– Да что это с вами, придурки? Женщине ее собственные кишки на уши намотали, а вы, бля, и пальцем пошевелить не соизволили. Разве мы не просили вас по-хорошему, разве не умоляли вас сказать нам, где прячется этот кусок дерьма? А? Разве мы пришли и перевернули ваши чертовы дома вверх тормашками? Разве мы забрали вас всех в кутузку? Нет, мать вашу, ничего такого мы не сделали. А вы все это время прятали его под своими, бля, кроватями, прямо перед нашими, бля, носами.
К дому подъезжает фургон и останавливается.
Рядовые открывают заднюю дверь.
Ноубл швыряет Бартона о борт фургона, тот поднимается, шатаясь, он весь в крови. Ноубл толкает его внутрь.
Начальник уголовного розыска Ноубл оборачивается и еще раз смотрит на Мариголд-стрит, на пустые окна, на неподвижные занавески.
– Давайте-давайте, прячьтесь, – говорит он. – В следующий раз мы вас ни о чем просить не будем.
Он сплевывает, запрыгивает в фургон и исчезает из виду.
Мы разбредаемся по машинам.
Мы входим в Милгарт. Бартон уже в Брюхе – в огромной камере, похожей на чертову пещеру, в подвале, с неоновыми лампами и каменными полами.
В помещении человек двенадцать – пятнадцать.
Стив Бартон – на полу, по-прежнему абсолютно голый, дрожащий, трясущийся от ужаса.
Мы стоим, курим, стряхиваем пепел то туда, то сюда, Крейвен хвастается своими синяками и царапинами, полный черной ненависти, остальные скучают, ждут развлечений.
И как раз когда я начинаю думать о Кенни Д., не зная, смогу ли я высидеть еще одно избиение негритоса, Ноубл проталкивается сквозь толпу, и все встают в круг, оставляя в центре Бартона и Ноубла, христианина и льва.
Ноубл держит в руках белый пластиковый стаканчик – в таких носят кофе из автомата на втором этаже.
Он заглядывает в него, смотрит на Бартона, затем швыряет стаканчик на пол перед его носом и говорит:
– Я хочу, чтобы ты в него кончил.
Бартон поднимает глаза в красных прожилках.

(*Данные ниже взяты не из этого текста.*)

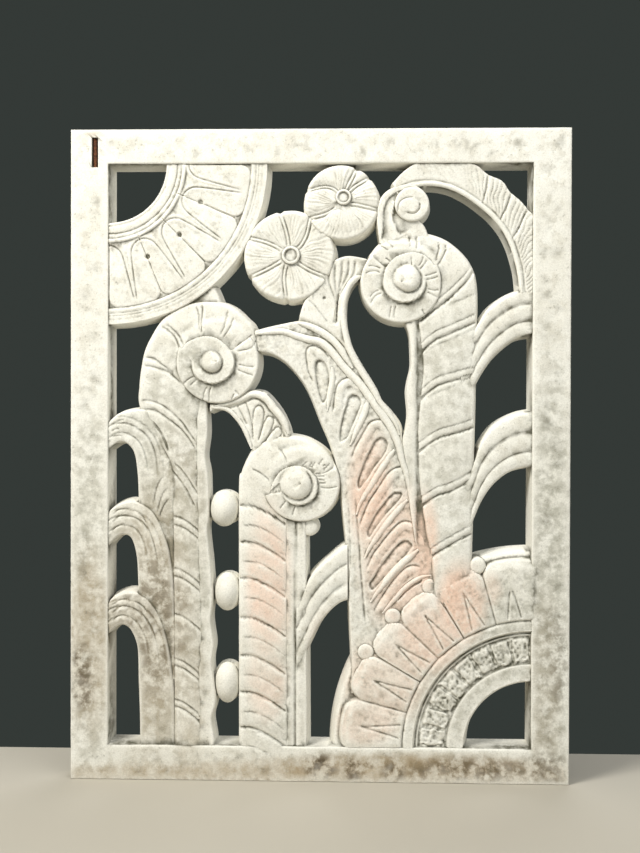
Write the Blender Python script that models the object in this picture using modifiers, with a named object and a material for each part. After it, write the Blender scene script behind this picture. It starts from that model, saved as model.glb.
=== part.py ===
"""Pierced cast concrete panel: a square-edged frame round a carved garden of scrolls, fans and leaves.

The carving is laid out flat on a drawing board first: X to the right, Y up, Z towards the viewer, with the
casting's back at Z = 0. The finished casting is then stood upright, with its front facing -Y.
"""
import math

import bmesh
import bpy
from mathutils import Matrix, Vector

# Driving dimensions, in metres.
PANEL_WIDTH = 0.750
PANEL_HEIGHT = 0.980
FRAME_DEPTH = 0.050
SIDE_RAIL = 0.057
TOP_RAIL = 0.052
BOTTOM_RAIL = 0.053
PROUD = 0.016            # how far the highest boss stands in front of the frame's face
EDGE_WEAR = 0.0022       # rounding of the frame's arrises
GAP = 0.0003             # clearance round the bar that lies in its slot
BURIED = 0.010           # how far a carved part runs into what carries it
MERGE = 0.00005

# The carving's drawing is squared up: 500 squares span the panel's width. Its sheet is a little out of
# square, so its four corners are given in squares and every point is straightened by board().
SQUARE = PANEL_WIDTH / 500
SHEET_TOP_LEFT = (71.0, 129.3)
SHEET_TOP_RIGHT = (572.0, 127.0)
SHEET_FOOT_RIGHT = (568.5, 785.5)
SHEET_FOOT_LEFT = (70.7, 779.2)

# Heights above the frame's face, in metres; below it is negative.
FAN_FIELD = -0.007
FAN_PETAL = -0.002
FAN_RIM = -0.004
STEM_FACE = -0.001
BAND_FACE = -0.005
STRAP_FACE = -0.004
RIBBON_FACE = -0.002
LEAF_FACE = -0.007
LEAF_RIM = -0.003
FLOWER_FACE = -0.001
DISC_FACE = 0.003

GROOVE = 0.0022          # radius of a carved line
CIRCLE_STEPS = 22
FAN_STEPS = 48           # steps in the full turn that a fan's quarter is cut from


def board(x, y):
    """Straighten a point of the drawing: metres from the panel's lower centre, on the board."""
    across = (x - SHEET_TOP_LEFT[0]) / (SHEET_TOP_RIGHT[0] - SHEET_TOP_LEFT[0])
    top = SHEET_TOP_LEFT[1] + across * (SHEET_TOP_RIGHT[1] - SHEET_TOP_LEFT[1])
    foot = SHEET_FOOT_LEFT[1] + across * (SHEET_FOOT_RIGHT[1] - SHEET_FOOT_LEFT[1])
    down = (y - top) / (foot - top)
    left = SHEET_TOP_LEFT[0] + down * (SHEET_FOOT_LEFT[0] - SHEET_TOP_LEFT[0])
    right = SHEET_TOP_RIGHT[0] + down * (SHEET_FOOT_RIGHT[0] - SHEET_TOP_RIGHT[0])
    across = (x - left) / (right - left)
    return Vector((PANEL_WIDTH * (across - 0.5), PANEL_HEIGHT * (1 - down)))


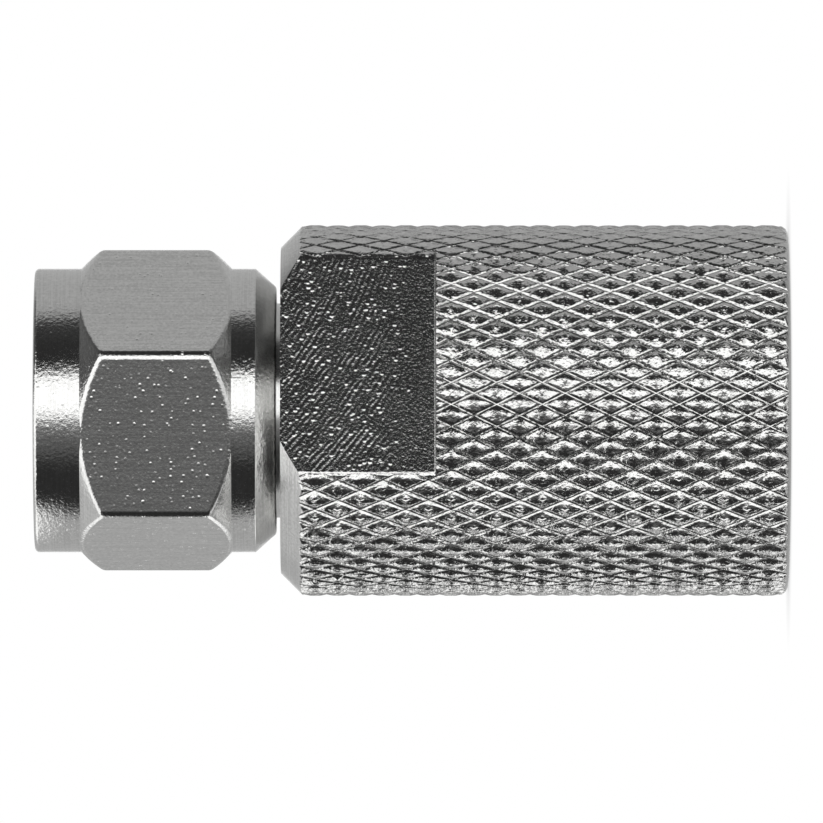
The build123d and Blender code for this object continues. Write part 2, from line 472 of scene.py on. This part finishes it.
ferrule = turned("ferrule", rounded([
    (FERRULE_BORE, FERRULE_REAR, 0.05), (SHOULDER_RADIUS, FERRULE_REAR, 0.05), (SHOULDER_RADIUS, FERRULE_SEAT, 0),
    (FERRULE_RADIUS, FERRULE_SEAT, 0), (FERRULE_RADIUS, LIP_REAR, 0.05), (LIP_RADIUS, LIP_REAR, 0.15),
    (LIP_RADIUS, LIP_FRONT, 0.3), (FERRULE_BORE, LIP_FRONT, 0.18),
]), steps=160)
report(ferrule)

# %% [markdown]
# ## Node helpers
# Materials and the studio are built from nodes. A node is added, given its options, and each of its inputs gets
# either a number or a link. Small helpers do that, so that the cells below read like a list of what is done.

# %% Node helpers
def node(tree, kind, inputs=(), **options):
    """Adds a node with its options, and gives its inputs values or links."""
    made = tree.nodes.new("ShaderNode" + kind)
    for key, value in options.items():
        setattr(made, key, value)
    for label, value in dict(inputs).items():
        if isinstance(value, bpy.types.NodeSocket):
            tree.links.new(value, made.inputs[label])
        else:
            made.inputs[label].default_value = value
    return made


def calc(tree, operation, first, second=0.0):
    """One step of arithmetic on two sockets or numbers."""
    return node(tree, "Math", {0: first, 1: second}, operation=operation).outputs[0]


def added(tree, values):
    """The sum of a list of sockets."""
    total = values[0]
    for value in values[1:]:
        total = calc(tree, "ADD", total, value)
    return total


def spread(tree, value, low, high):
    """A value brought to 0..1 between two limits, with soft ends."""
    limits = {"Value": value, "From Min": low, "From Max": high}
    return node(tree, "MapRange", limits, interpolation_type="SMOOTHSTEP").outputs[0]


# %% [markdown]
# ## What marks a plated part
# Nickel plate is a grey metal, a shade warmer than chrome, and one colour all over. What makes each face look
# different is the surface under the plate: the grain of the plating bath, single raised specks, the rings that
# the lathe tool leaves, and the straight lines of drawn hexagon bar. Each of these is one node group, made once
# and used by several finishes with its own size. All of them count in millimetres of the object's own space, so
# a pattern keeps its size and stays where it is when the piece moves.

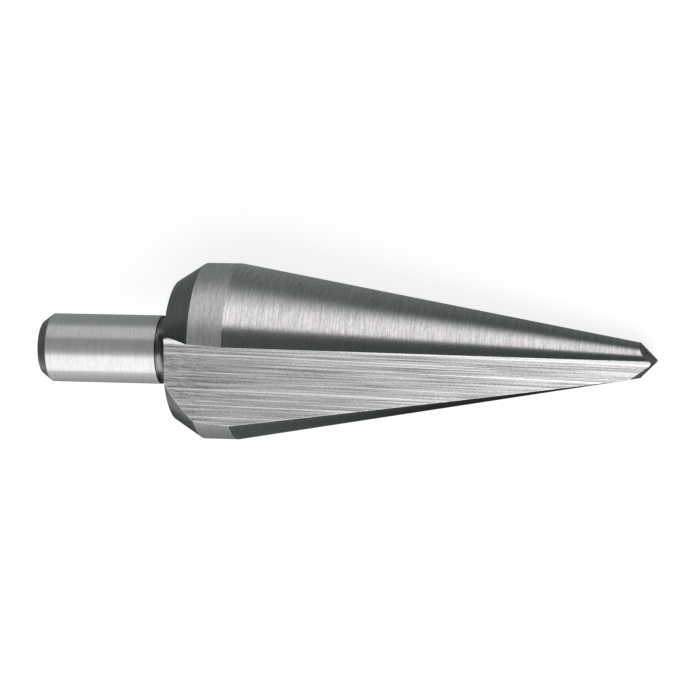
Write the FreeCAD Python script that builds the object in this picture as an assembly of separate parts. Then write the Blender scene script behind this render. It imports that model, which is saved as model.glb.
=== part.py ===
"""Cone drill bit: a straight shank, a short neck and a long conical cutting head with two straight flutes.

The bit is turned and ground from one bar, so it is one solid.
It is drawn along its own axis first: X runs from the shank to the point and is zero at the head's back face,
Y runs across the axis to the widest end of one cutting edge, and Z is the way that edge moves when it cuts.
Each flute has a hooked rake face under its cutting edge, a small round root and one broad flat face, which
ends at the heel of the other land.
Then the bit is laid down as it comes to rest: one flute faces the table, and the bit lies on that flute's
two rims at the widest part of the head and on the lip's outer corner at the point.
Lengths are in millimetres and angles in degrees.
"""

import FreeCAD, Part
import math
import os

from FreeCAD import Matrix, Placement, Rotation, Vector

# Shank
shank_diameter = 8.0
shank_length = 14.3
shank_chamfer_length = 1.2
shank_chamfer_depth = 0.9

# Neck, a run-out for the grinding wheel between the shank and the head
neck_diameter = 7.4
neck_length = 2.1
neck_flat_length = 0.1

# Head
max_diameter = 20.4
back_face_diameter = 16.3
back_bevel_length = 3.25
band_length = 4.0
cone_length = 46.1
shoulder_diameter = 4.0

# Flutes: where the root's sharp corner would be at the head's back face and at the point's shoulder
flute_count = 2
root_out_at_back = 7.84
root_behind_at_back = 1.60
root_out_at_shoulder = 0.54
root_behind_at_shoulder = 0.31
root_radius = 0.85
hook_angle = 18.1
flute_angle = 79.1

# Point: each flank is part of a cone, whose axis stands off the bit's axis so that the flank falls away
# behind its lip. The flanks meet in a short chisel edge, and a facet at each heel thins the web.
point_length = 1.86
flank_half_angle = 44.9
flank_axis_across = 1.22
flank_axis_ahead = 2.22
thinning_out_at_apex = 0.25
thinning_lean = 27.7
thinning_turn = 33.7

# Places along the axis
neck_start = -neck_length
shank_end = neck_start - shank_length
band_start = back_bevel_length
cone_start = band_start + band_length
shoulder = cone_start + cone_length
apex = shoulder + point_length

AXIS = Vector(1, 0, 0)
ORIGIN = Vector(0, 0, 0)
reach = 2 * max_diameter
cone_taper = (max_diameter - shoulder_diameter) / 2 / cone_length
flank_fall = 1 / math.tan(math.radians(flank_half_angle))
flank_cone_tip = apex + flank_fall * math.hypot(flank_axis_across, flank_axis_ahead)


def cone_radius(x):
    """The cone's radius at a place along the axis, also past the shoulder."""
    return max_diameter / 2 - cone_taper * (x - cone_start)


def root_point(x):
    """The sharp corner of a flute's root at a place along the axis."""
    share = x / shoulder
    out = root_out_at_back + share * (root_out_at_shoulder - root_out_at_back)
    behind = root_behind_at_back + share * (root_behind_at_shoulder - root_behind_at_back)
    return Vector(x, out, -behind)


def in_section(angle):
    """A unit direction square to the axis, at an angle from Y towards Z."""
    return Vector(0, math.cos(math.radians(angle)), math.sin(math.radians(angle)))


rake_way = in_section(hook_angle)
face_way = in_section(hook_angle + flute_angle)
root_way = (root_point(shoulder) - root_point(0)).normalize()


def turned_blank():
    """Shank, neck and head as one turned body, with the cone carried on to where the point will be."""
    shank_r = shank_diameter / 2
    neck_r = neck_diameter / 2
    bend = neck_length - neck_flat_length
    corners = [
        Vector(-bend, neck_r, 0),
        Vector(neck_start, neck_r, 0),
        Vector(neck_start, shank_r, 0),
        Vector(shank_end + shank_chamfer_length, shank_r, 0),
        Vector(shank_end, shank_r - shank_chamfer_depth, 0),
        Vector(shank_end, 0, 0),
        Vector(apex, 0, 0),
        Vector(apex, cone_radius(apex), 0),
        Vector(cone_start, max_diameter / 2, 0),
        Vector(band_start, max_diameter / 2, 0),
        Vector(0, back_face_diameter / 2, 0),
        Vector(0, neck_r + bend, 0),
    ]
    edges = [Part.LineSegment(a, b).toShape() for a, b in zip(corners, corners[1:])]
    bend_middle = Vector(-bend, neck_r + bend, 0) + Vector(1, -1, 0) * (bend / math.sqrt(2))
    edges.append(Part.Arc(corners[-1], bend_middle, corners[0]).toShape())
    blank = Part.Face(Part.Wire(edges)).revolve(ORIGIN, AXIS, 360)
    # The seam of the round faces goes where a flute is cut.
    blank.rotate(ORIGIN, AXIS, hook_angle)
    return blank


def square_to_root(way):
    """The direction in one of the flute's faces that stands square to the root line."""
    return (way - root_way * way.dot(root_way)).normalize()


def flute_cutter():
    """The space of one flute: a wedge with a round root, drawn square to the root line."""
    start = root_point(-reach)
    rake = square_to_root(rake_way)
    face = square_to_root(face_way)
    middle = (rake + face).normalize()
    half_angle = rake.getAngle(face) / 2
    tangent = root_radius / math.tan(half_angle)
    deepest = start + middle * (root_radius / math.sin(half_angle) - root_radius)
    edges = [
        Part.LineSegment(start + rake * reach, start + rake * tangent).toShape(),
        Part.Arc(start + rake * tangent, deepest, start + face * tangent).toShape(),
        Part.LineSegment(start + face * tangent, start + face * reach).toShape(),
        Part.LineSegment(start + face * reach, start + rake * reach).toShape(),
    ]
    return Part.Face(Part.Wire(edges)).extrude(root_way * (3 * reach))


def half_space(point, outward):
    """A large block that lies on the outward side of a plane."""
    block = Part.makeBox(reach, 2 * reach, 2 * reach, Vector(0, -reach, -reach))
    block.Placement = Placement(point, Rotation(AXIS, outward))
    return block


def flank_cutter():
    """The space in front of one flank, all round the cone that the flank is part of."""
    depth = shoulder_diameter
    height = flank_cone_tip - apex + depth
    tip = Vector(flank_cone_tip, -flank_axis_across, flank_axis_ahead)
    cone = Part.makeCone(0, height / flank_fall, height, tip, AXIS * -1)
    return half_space(Vector(apex - depth, 0, 0), AXIS).cut(cone)


def thinning_cutter():
    """The space ground off the heel that faces a lip, no further than that lip's rake face."""
    lean = math.tan(math.radians(thinning_lean))
    turn = math.tan(math.radians(thinning_turn))
    ground_off = half_space(Vector(apex, thinning_out_at_apex, 0), Vector(lean, 1, turn))
    return ground_off.common(half_space(root_point(apex), root_way.cross(rake_way)))


def make_bit():
    """The finished bit along its own axis."""
    bit = turned_blank()
    for n in range(flute_count):
        for cutter in (flute_cutter(), flank_cutter(), thinning_cutter()):
            cutter.rotate(ORIGIN, AXIS, 360 / flute_count * n)
            bit = bit.cut(cutter)
    return bit.removeSplitter().Solids[0]


def rim_point(x, radius, way):
    """Where a flute's face, which runs along a way in the section, leaves the round head."""
    corner = root_point(x)
    along = corner.y * way.y + corner.z * way.z
    step = math.sqrt(along**2 - corner.y**2 - corner.z**2 + radius**2) - along
    return corner + way * step


def lip_corner():
    """The outer end of a lip, where its rake face, the cone and its flank meet."""
    x = shoulder
    for _ in range(20):
        corner = rim_point(x, cone_radius(x), rake_way)
        from_axis = math.hypot(corner.y + flank_axis_across, corner.z - flank_axis_ahead)
        x = flank_cone_tip - flank_fall * from_axis
    return corner


def resting_axes():
    """The level axes of the bit as it lies on one flute, with the other flute on top."""
    cutting_rim = rim_point(cone_start, max_diameter / 2, rake_way)
    heel_rim = rim_point(cone_start, max_diameter / 2, face_way)
    outward = (heel_rim - cutting_rim).cross(lip_corner() - cutting_rim).normalize()
    # The flute on the table is half a turn on from the one that these rims belong to.
    up = Vector(-outward.x, outward.y, outward.z)
    ahead = (AXIS - up * up.x).normalize()
    return ahead, up.cross(ahead), up


def lay_down(bit):
    """Turns the bit as it rests and sets its lowest point on the table, centred over the origin."""
    ahead, aside, up = resting_axes()
    turn = Matrix(
        ahead.x, ahead.y, ahead.z, 0,
        aside.x, aside.y, aside.z, 0,
        up.x, up.y, up.z, 0,
        0, 0, 0, 1,
    )
    laid = bit.transformed(turn)
    box = laid.optimalBoundingBox(False)
    laid.translate(Vector(-(box.XMin + box.XMax) / 2, -(box.YMin + box.YMax) / 2, -box.ZMin))
    return laid


os.makedirs("parts", exist_ok=True)
lay_down(make_bit()).exportStep("parts/cone_drill_bit.step")
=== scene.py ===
"""Cone drill bit: the ground and turned steel of the bit, built in mesh code around the fixed frame.

Lengths of the bit are in millimetres in the bit's own frame: X runs from the shank to the point and is zero
at the head's back face, Y runs across the axis to the widest end of one cutting edge, and Z is the way that
edge moves when it cuts. The finished mesh is scaled to metres and turned as the bit lies in the frame.
"""
import math

import bmesh
import bpy
from mathutils import Matrix, Vector, kdtree


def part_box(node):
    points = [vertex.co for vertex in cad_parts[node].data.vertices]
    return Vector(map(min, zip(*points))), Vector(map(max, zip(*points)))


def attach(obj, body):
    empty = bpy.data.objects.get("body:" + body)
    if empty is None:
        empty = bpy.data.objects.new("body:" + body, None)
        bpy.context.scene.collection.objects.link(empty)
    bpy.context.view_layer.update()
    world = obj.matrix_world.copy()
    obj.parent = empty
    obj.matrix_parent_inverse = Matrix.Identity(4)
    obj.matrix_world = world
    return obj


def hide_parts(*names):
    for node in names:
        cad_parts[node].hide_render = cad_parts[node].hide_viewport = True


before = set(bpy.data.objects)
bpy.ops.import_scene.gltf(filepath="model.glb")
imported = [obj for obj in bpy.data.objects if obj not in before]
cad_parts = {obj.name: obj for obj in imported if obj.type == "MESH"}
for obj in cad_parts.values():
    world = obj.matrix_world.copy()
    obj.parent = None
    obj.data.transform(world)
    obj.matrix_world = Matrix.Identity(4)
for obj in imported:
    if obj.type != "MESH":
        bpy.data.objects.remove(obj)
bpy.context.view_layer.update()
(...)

– Ты слышал, что я сказал? – говорит начальник уголовного розыска Питер Ноубл. – Давай, накапай нам туда своего «сока джунглей».
Бартон стреляет глазами в поисках дружелюбного лица, хоть какой-то помощи, на секунду его глаза встречаются с моими, и в них загорается надежда, но, не найдя поддержки, его взгляд движется дальше, пока снова не упирается в белый пластиковый стаканчик в центре комнаты.
– Черт, – шепчет он, дикий ужас пробирает его до самых мощных черных костей.
– Давай, надрачивай, – шипит Ноубл.
И тут народ начинает медленно хлопать в ладони, и я среди них, отбивая ритм, отмеряя время, а Бартон ерзает по полу туда-сюда, свернувшись в самый маленький клубок, в который только может сжаться его тело, туда-сюда, выхода нет никакого, туда-сюда, выхода нет.
Ноубл кивает, и хлопки прекращаются.